Einde inhoudsopgave
Wet toelating en uitzetting BES
Artikel 9
Geldend
Geldend vanaf 10-10-2010
- Redactionele toelichting
Tekstplaatsing van de Landsverordening toelating en uitzetting, zoals gewijzigd bij de Wet van 30-09-2010, Stb. 364 en de Aanpassingsregeling BES-wetten (28-09-2010, Stcrt. 15040).
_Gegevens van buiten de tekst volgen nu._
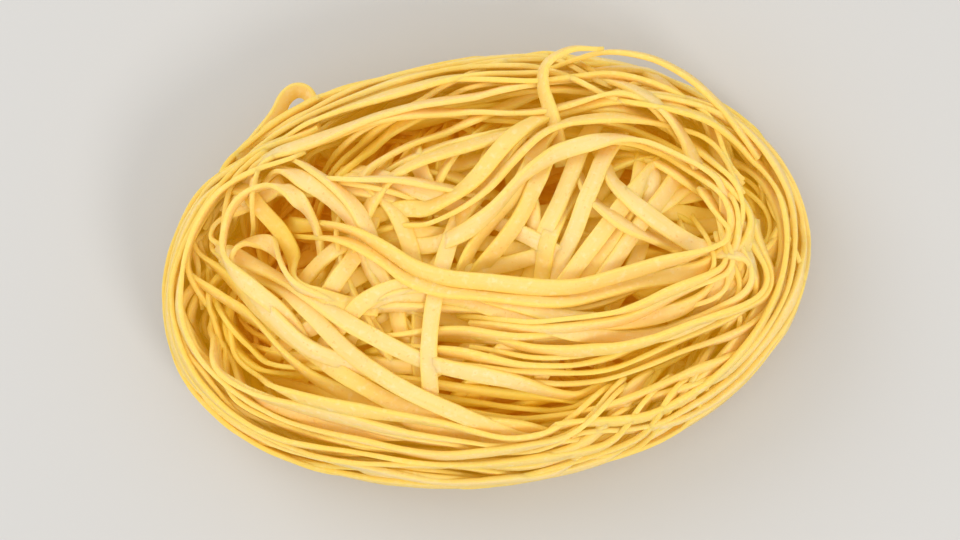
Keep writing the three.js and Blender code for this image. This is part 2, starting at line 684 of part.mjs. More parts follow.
// The stretch of a noodle that shows
function shown(noodle, placed, pile, reach) {
  const open = noodle.points.map((p, i) => {
    const over = pile.top[pile.cell(p.x, p.y)] - p.z;
    const spot = placed.points[i];
    const outside = ovalShare(spot.x, spot.y) > reach.get(sector(spot)) - SIDE_GAP;
    return over < COVER_GAP || (outside && spot.z < SIDE_HEIGHT);
  });
  return trimmed(placed, open.indexOf(true), open.lastIndexOf(true) + 1);
}

function trimmed({ points, across, face }, start, end) {
  const cut = (values) => values.slice(start, end);
  return { points: cut(points), across: cut(across), face: cut(face) };
}

// The noodles, uppermost first, that aren't hidden along others already taken
function spread(noodles) {
  const taken = [];
  for (const noodle of noodles) {
    const beside = noodle.points.filter((p) => taken.some((q) => p.distanceToSquared(q) < CLOSE ** 2));
    const short = (noodle.points.length - 1) * STEP < SHORTEST;
    noodle.built = !short && beside.length < noodle.points.length * MOST_BESIDE;
    if (noodle.built) taken.push(...noodle.points);
  }
  return noodles.filter((noodle) => noodle.built);
}

// Solids

// Step numbers of a noodle's sections: close together where it turns
function sectionsOf({ points, face }) {
  const end = points.length - 1;
  const tangent = (i) => points[i + 1].clone().sub(points[i]);
  const out = [0];
  for (let i = 1; i < end; i += 1) {
    const last = out[out.length - 1];
    const turn = tangent(last).angleTo(tangent(i)) + face[last].angleTo(face[i]);
    if (i - last >= MOST_STEPS || turn > MOST_TURN) out.push(i);
  }
  if (end - out[out.length - 1] < 2) out.pop();
  return [...out, end];
}

// A noodle as a long box, bent to its points
function noodleGeometry(noodle) {
  const sections = sectionsOf(noodle);
  const count = sections.length - 1;
  const geometry = new THREE.BoxGeometry(WIDE, THICK, count, 1, 1, count);
  const position = geometry.attributes.position;
  const corner = new THREE.Vector3();
  for (let k = 0; k < position.count; k += 1) {
    corner.fromBufferAttribute(position, k);
    const i = sections[rounded(corner.z + count / 2)];
    const spot = noodle.points[i].clone();
    spot.addScaledVector(noodle.across[i], corner.x).addScaledVector(noodle.face[i], corner.y);
    position.setXYZ(k, spot.x, spot.y, spot.z);
  }
  return geometry;
}

// The core: a turned shape, drawn out to the nest's oval
function coreGeometry() {
  const share = 1 - CORE_RIM / HALF_SHORT;
  const profile = [new THREE.Vector2(0, 0), new THREE.Vector2(CORE_FOOT, 0)];
  const mid = new THREE.Vector2((CORE_FOOT + share) / 2 + 0.03, WAIST * 0.35);
  profile.push(mid);
  for (let k = 0; k < CORE_RINGS; k += 1) {
    const radius = share * Math.cos((Math.PI / 2) * (k / CORE_RINGS));
    const height = skin(HALF_LONG * (radius / share), 0) - CORE_DEPTH * (k === 0 ? 0 : 1);
    profile.push(new THREE.Vector2(radius, Math.max(height, WAIST)));
  }
  profile.push(new THREE.Vector2(0, skin(0, 0) - CORE_DEPTH));
  const geometry = new THREE.LatheGeometry(profile, CORE_SIDES);
  geometry.rotateX(Math.PI / 2);
  geometry.scale(HALF_LONG, HALF_SHORT, 1);
  geometry.applyMatrix4(new THREE.Matrix4().makeShear(SLANT, 0, 0, 0, 0, 0));
  return geometry;
}

const wasm = await Module();
wasm.setup();

function solid(geometry) {
  const bare = geometry.clone();
  bare.deleteAttribute('normal');
  bare.deleteAttribute('uv');
  const merged = mergeVertices(bare, 1e-4);
  return new wasm.Manifold(new wasm.Mesh({
    numProp: 3,
    vertProperties: new Float32Array(merged.attributes.position.array),
    triVerts: new Uint32Array(merged.index.array),
  }));
}

// The largest closed outer surface: sealed hollows are filled and loose scraps dropped
function outerBody(whole) {
  const bodies = whole.decompose();
  return bodies.reduce((best, body) => (body.volume() > best.volume() ? body : best));
}

function geometryOf(body) {
  const { vertProperties, triVerts } = body.getMesh();
  const geometry = new THREE.BufferGeometry();
  geometry.setAttribute('position', new THREE.BufferAttribute(new Float32Array(vertProperties), 3));
  geometry.setIndex(new THREE.BufferAttribute(new Uint32Array(triVerts), 1));
  geometry.computeVertexNormals();
  return geometry;
}

function nestGeometry() {
  const pile = new Pile();
  const noodles = layAll(pile, seeded(SEED));
  const top = smoothedTop(pile);
  const placed = noodles.map((noodle) => levelled(noodle, top));
  const reach = reachOf(placed);
  const showing = noodles.map((noodle, i) => shown(noodle, placed[i], pile, reach));
  const loose = LOOSE.map(([, path, heights, rolls]) => stand(path, heights, rolls));
  const built = spread([...showing, ...loose].reverse());
  const core = solid(coreGeometry());
  const whole = built.reduce((sum, noodle) => sum.add(solid(noodleGeometry(noodle))), core);
  return geometryOf(outerBody(whole));
}

const pasta = new THREE.MeshStandardMaterial({ color: 0xeccf78, roughness: 0.7, metalness: 0 });
const nest = new THREE.Mesh(nestGeometry(), pasta);
nest.name = 'nest';

const group = new THREE.Group();
group.add(nest);
export default group;
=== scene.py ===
"""A dry pasta nest: flat egg noodles laid one on another, over a small core that nobody sees.

The nest's sizes are in millimetres, as a pasta maker gives them. Meshes are in metres, +Z up.
"""

import math

import bmesh
import bpy
import numpy as np
from mathutils import Matrix, Vector


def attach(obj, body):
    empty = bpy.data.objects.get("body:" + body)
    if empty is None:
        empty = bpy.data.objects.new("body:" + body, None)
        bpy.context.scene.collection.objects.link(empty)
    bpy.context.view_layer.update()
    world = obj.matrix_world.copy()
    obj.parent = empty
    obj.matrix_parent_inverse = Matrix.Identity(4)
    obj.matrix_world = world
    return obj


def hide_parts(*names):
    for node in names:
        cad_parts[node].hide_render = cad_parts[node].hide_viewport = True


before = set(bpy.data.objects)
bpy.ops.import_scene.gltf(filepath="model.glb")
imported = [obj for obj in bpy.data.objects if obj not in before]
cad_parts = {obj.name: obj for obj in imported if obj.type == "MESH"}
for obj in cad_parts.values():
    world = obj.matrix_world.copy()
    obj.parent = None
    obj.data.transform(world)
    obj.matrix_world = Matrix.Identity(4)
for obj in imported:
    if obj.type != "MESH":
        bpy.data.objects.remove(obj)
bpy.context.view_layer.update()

MM = 0.001

# The noodle
WIDE = 2.9
THICK = 0.85

# The nest's outside: a slanting oval, widest at its waist, on a smaller flat foot
HALF_LONG = 58.3
HALF_SHORT = 38.6
SLANT = 0.07
BULGE = 0.035  # how much further the oval reaches in one direction
BULGE_TURN = math.radians(216)
BULGE_SHARP = 8.0
TALL = 39.5
CROWN_OVER = 1.0  # how far the crown's noodles may rise above that
CROWN_ROUND = (1.6, 0.62)  # powers that round the crown
CROWN_DIP = 2.5  # in the middle of the crown
DIP_SPREAD = 0.1
WAIST = 13.0
UNDER_WAIST = WAIST * 1.6  # how far the rounding below the waist would reach
FOOT = 0.82
FLARE = 150  # how steeply the lower edge rises outside the oval
REACH = 0.985  # the share of the oval that the noodles keep within
RIM_STEP = 24  # degrees between places along the oval

# The heap that the noodles which show are laid on
HEAP_DEPTH = 17.0  # below the nest's height
HEAP_RIM = 9.0  # inside the nest's oval
HEAP_ROUND = (1.5, 0.6)
HEAP_DIP = 2.0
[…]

Tijdstip iwtr.: 00.00 uur in Bonaire, Sint Eustatius en Saba. 06.00 uur in het Europese deel van Nederland.
- Bronpublicatie:
29-09-2010, Stb. 2010, 532 (uitgifte: 01-10-2010, kamerstukken/regelingnummer: -)
- Inwerkingtreding
10-10-2010
- Bronpublicatie inwerkingtreding:
30-09-2010, Stb. 2010, 389 (uitgifte: 01-01-2010, kamerstukken/regelingnummer: -)
- Vakgebied(en)
Vreemdelingenrecht / Verblijf
1.
De verblijfsvergunning voor bepaalde of onbepaalde tijd kan door Onze Minister worden geweigerd:
- a.
indien de vreemdeling niet beschikt over een geldige machtiging tot voorlopig verblijf die overeenkomt met het verblijfsdoel waarvoor de verblijfsvergunning voor bepaalde tijd is aangevraagd;
- b.
met het oog op de openbare orde of het algemeen belang, waaronder economische redenen mede worden begrepen;
- c.
indien niet kan worden aangetoond dat degene voor wie toelating wordt verzocht over voldoende middelen van bestaan zal beschikken.
2.
De redenen tot weigering worden in de beslissing vermeld.
3.
De aanvraag tot het verlenen van een verblijfsvergunning voor bepaalde tijd wordt niet afgewezen wegens het ontbreken van een geldige machtiging tot voorlopig verblijf, indien het betreft:
- a.
de vreemdeling die de nationaliteit bezit van één der door Onze Minister in overeenstemming met Onze Minister van Buitenlandse Zaken bij ministeriële regeling aan te wijzen landen;
- b.
de vreemdeling voor wie het, gelet op diens gezondheidstoestand, niet verantwoord is om te reizen;
- c.
de vreemdeling die slachtoffer of getuige-aangever is van mensenhandel;
- d.
de vreemdeling die onmiddellijk voorafgaande aan de aanvraag in het bezit was van een verblijfsvergunning voor bepaalde tijd verband houdend met bescherming als bedoeld in artikel 12a;
- e.
de vreemdeling die tijdig een aanvraag heeft ingediend tot wijziging van een verblijfsvergunning voor bepaalde tijd;
- f.
de vreemdeling die behoort tot een bij algemene maatregel van bestuur aangewezen categorie.
4.
De voordracht voor een krachtens het derde lid, onder f, vast te stellen algemene maatregel van bestuur wordt niet gedaan dan nadat het ontwerp in de Staatscourant is bekendgemaakt en aan een ieder de gelegenheid is geboden om binnen vier weken na de dag waarop de bekendmaking is geschied, wensen en bedenkingen ter kennis van Onze Minister te brengen. Gelijktijdig met de bekendmaking wordt het ontwerp aan de beide kamers der Staten-Generaal overgelegd.